## start

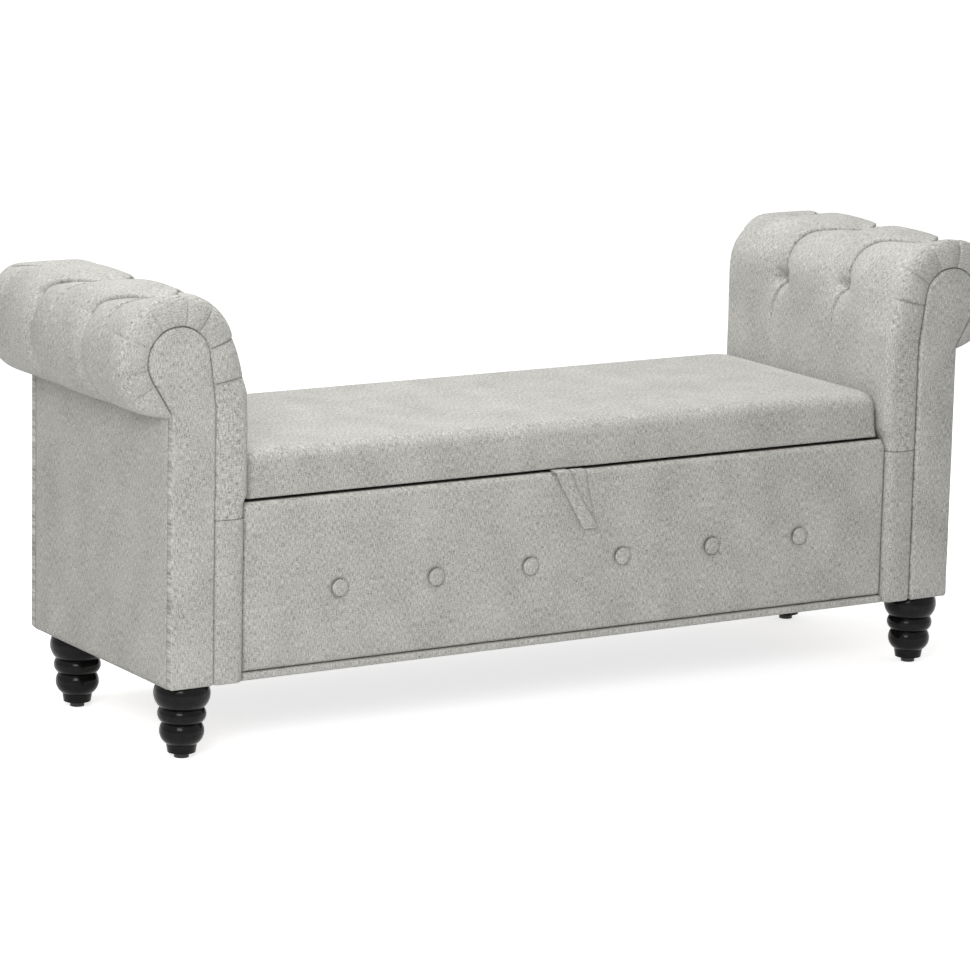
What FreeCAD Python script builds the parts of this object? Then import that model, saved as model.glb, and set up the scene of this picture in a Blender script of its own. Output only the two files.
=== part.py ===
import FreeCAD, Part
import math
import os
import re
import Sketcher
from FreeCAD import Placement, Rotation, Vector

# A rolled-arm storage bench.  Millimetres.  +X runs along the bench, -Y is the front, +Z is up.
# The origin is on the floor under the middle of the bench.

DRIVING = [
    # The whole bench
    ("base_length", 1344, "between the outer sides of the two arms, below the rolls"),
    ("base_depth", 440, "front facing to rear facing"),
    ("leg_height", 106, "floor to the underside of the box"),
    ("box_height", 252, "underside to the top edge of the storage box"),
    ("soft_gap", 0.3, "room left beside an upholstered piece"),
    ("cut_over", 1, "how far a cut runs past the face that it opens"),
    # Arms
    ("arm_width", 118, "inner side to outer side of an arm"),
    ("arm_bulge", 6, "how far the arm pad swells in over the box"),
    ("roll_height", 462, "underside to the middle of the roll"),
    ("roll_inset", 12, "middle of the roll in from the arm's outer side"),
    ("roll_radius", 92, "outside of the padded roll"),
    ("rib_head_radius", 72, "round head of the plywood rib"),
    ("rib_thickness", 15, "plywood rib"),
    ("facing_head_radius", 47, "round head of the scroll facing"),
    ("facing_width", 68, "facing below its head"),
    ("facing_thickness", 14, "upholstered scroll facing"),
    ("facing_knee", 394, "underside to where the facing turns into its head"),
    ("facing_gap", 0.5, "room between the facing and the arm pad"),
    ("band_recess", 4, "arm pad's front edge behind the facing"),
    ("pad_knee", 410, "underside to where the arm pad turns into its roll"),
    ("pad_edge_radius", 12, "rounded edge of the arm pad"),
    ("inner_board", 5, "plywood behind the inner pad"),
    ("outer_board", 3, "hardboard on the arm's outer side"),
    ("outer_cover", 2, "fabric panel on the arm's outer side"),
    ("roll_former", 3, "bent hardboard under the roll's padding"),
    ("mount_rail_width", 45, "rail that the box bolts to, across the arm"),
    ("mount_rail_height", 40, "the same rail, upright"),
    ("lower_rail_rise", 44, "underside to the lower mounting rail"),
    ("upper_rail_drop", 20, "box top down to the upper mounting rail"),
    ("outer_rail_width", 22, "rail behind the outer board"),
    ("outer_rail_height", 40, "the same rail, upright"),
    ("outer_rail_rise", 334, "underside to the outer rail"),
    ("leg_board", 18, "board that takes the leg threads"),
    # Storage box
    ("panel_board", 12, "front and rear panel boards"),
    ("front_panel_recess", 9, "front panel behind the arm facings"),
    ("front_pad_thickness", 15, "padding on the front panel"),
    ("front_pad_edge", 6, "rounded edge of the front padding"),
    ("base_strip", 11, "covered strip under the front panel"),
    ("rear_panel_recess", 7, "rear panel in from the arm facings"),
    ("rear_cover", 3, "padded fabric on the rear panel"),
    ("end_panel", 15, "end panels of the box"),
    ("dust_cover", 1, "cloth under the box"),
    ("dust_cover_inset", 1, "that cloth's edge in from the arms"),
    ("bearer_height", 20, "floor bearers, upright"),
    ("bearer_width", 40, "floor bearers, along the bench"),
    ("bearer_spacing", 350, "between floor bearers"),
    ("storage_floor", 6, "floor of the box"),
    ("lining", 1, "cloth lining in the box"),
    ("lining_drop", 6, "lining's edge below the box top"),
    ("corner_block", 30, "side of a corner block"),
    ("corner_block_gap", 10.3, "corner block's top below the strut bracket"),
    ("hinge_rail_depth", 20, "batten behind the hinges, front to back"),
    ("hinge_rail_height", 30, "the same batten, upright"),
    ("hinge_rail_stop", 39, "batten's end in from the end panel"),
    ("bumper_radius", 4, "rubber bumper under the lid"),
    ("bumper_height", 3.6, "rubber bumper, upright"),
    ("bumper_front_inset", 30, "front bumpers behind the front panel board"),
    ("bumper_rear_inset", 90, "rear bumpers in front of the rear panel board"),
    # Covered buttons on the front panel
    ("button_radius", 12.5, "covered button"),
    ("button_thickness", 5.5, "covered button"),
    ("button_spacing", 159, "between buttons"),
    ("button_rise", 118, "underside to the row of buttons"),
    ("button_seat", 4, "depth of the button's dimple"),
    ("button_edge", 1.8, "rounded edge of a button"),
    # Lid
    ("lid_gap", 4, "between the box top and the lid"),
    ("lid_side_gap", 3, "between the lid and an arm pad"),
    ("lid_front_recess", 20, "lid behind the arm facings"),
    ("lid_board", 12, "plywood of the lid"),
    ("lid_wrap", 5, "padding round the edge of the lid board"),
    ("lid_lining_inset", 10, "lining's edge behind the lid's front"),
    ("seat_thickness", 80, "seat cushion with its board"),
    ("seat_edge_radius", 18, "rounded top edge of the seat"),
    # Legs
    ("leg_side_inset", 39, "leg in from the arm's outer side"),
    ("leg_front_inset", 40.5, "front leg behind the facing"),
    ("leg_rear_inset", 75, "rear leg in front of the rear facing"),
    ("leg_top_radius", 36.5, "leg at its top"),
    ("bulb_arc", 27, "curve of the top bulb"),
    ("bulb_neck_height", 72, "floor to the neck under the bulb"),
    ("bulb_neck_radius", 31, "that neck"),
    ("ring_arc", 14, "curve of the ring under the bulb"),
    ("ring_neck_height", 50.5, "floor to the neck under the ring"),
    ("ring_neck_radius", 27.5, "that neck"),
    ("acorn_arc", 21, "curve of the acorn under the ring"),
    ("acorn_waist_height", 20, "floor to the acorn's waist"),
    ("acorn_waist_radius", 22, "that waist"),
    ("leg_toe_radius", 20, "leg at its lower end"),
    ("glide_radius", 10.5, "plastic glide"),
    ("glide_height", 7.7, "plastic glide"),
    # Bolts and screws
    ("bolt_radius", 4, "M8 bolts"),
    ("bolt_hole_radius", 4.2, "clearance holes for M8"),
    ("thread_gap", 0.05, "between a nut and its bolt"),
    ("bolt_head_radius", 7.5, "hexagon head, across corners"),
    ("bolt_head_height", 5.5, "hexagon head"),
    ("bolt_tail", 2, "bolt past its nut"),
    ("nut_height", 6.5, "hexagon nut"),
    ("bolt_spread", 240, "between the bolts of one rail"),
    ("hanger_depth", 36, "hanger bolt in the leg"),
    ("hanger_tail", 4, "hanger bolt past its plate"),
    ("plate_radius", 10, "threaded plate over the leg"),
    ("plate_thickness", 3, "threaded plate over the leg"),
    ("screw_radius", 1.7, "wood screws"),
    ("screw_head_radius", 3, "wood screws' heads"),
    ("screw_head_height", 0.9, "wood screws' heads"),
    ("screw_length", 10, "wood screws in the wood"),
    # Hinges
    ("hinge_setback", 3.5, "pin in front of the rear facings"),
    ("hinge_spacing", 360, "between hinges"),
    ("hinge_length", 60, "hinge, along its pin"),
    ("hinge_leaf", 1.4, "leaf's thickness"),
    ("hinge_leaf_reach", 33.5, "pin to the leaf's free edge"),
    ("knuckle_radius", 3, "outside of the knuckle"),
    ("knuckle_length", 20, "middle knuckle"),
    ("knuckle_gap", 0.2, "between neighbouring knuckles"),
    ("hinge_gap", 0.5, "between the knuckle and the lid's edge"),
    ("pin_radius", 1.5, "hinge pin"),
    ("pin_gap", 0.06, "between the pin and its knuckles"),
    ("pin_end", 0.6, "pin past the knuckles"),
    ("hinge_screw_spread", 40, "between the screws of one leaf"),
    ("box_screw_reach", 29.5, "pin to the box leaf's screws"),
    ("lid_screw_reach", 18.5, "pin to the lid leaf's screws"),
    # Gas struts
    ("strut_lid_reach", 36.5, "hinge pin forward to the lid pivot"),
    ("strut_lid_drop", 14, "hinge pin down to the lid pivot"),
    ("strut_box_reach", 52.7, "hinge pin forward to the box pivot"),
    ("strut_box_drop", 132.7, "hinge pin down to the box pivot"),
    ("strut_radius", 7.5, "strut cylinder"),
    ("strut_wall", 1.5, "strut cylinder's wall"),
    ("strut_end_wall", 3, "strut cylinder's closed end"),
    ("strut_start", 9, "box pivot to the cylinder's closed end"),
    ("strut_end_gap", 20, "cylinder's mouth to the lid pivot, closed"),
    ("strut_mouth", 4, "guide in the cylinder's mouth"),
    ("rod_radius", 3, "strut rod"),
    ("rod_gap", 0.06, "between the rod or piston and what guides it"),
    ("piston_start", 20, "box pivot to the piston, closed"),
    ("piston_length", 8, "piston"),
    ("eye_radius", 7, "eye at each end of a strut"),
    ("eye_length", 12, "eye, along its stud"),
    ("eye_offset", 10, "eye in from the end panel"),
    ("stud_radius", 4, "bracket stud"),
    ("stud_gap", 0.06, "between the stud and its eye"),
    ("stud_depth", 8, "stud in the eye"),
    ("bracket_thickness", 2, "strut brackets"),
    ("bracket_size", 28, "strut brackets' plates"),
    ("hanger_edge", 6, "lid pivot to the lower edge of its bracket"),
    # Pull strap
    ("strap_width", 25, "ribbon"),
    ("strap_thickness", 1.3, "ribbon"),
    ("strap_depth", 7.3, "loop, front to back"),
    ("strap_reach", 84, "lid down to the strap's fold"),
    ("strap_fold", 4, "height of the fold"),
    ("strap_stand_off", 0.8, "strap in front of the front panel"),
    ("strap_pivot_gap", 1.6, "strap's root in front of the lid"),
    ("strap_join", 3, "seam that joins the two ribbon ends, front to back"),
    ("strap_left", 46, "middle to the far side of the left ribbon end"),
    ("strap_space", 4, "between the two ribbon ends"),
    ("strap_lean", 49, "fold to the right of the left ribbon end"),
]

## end

Job: Take the lines above from the first through the one containing "from FreeCAD import" and reproduce them exactly; include nothing else.

Exercise output:
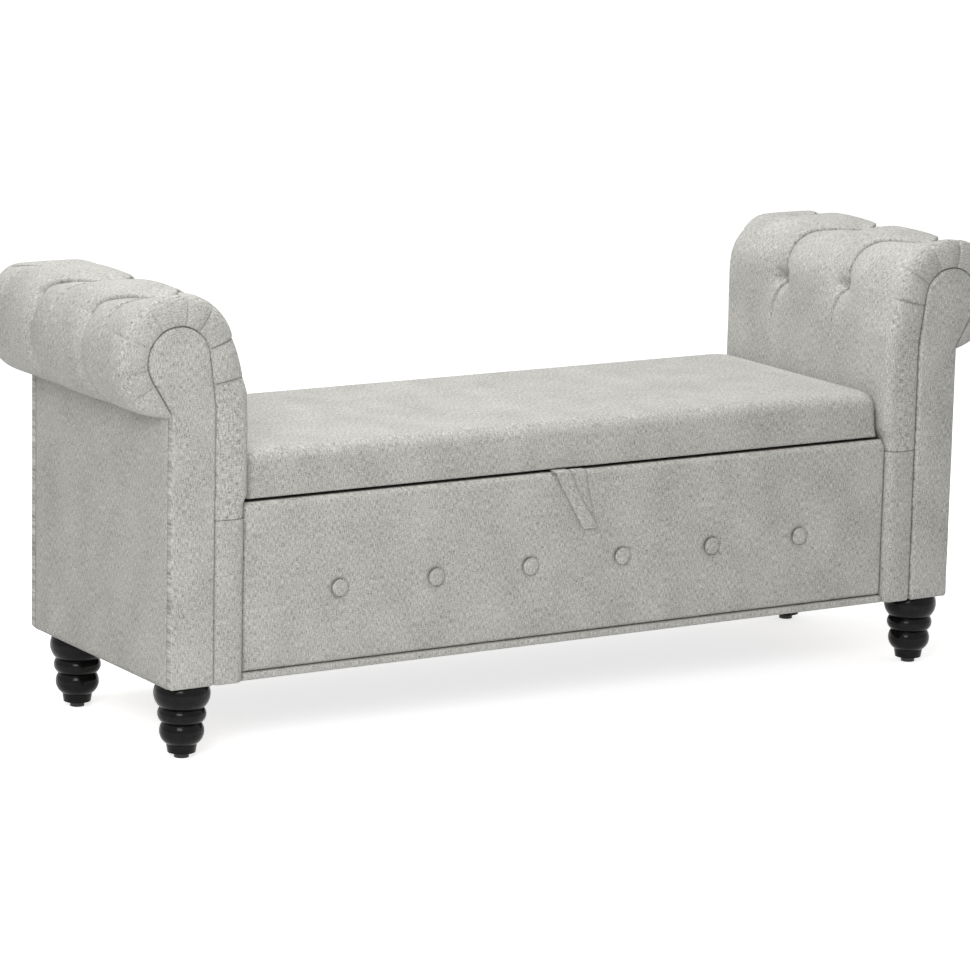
What FreeCAD Python script builds the parts of this object? Then import that model, saved as model.glb, and set up the scene of this picture in a Blender script of its own. Output only the two files.
=== part.py ===
import FreeCAD, Part
import math
import os
import re
import Sketcher
from FreeCAD import Placement, Rotation, Vector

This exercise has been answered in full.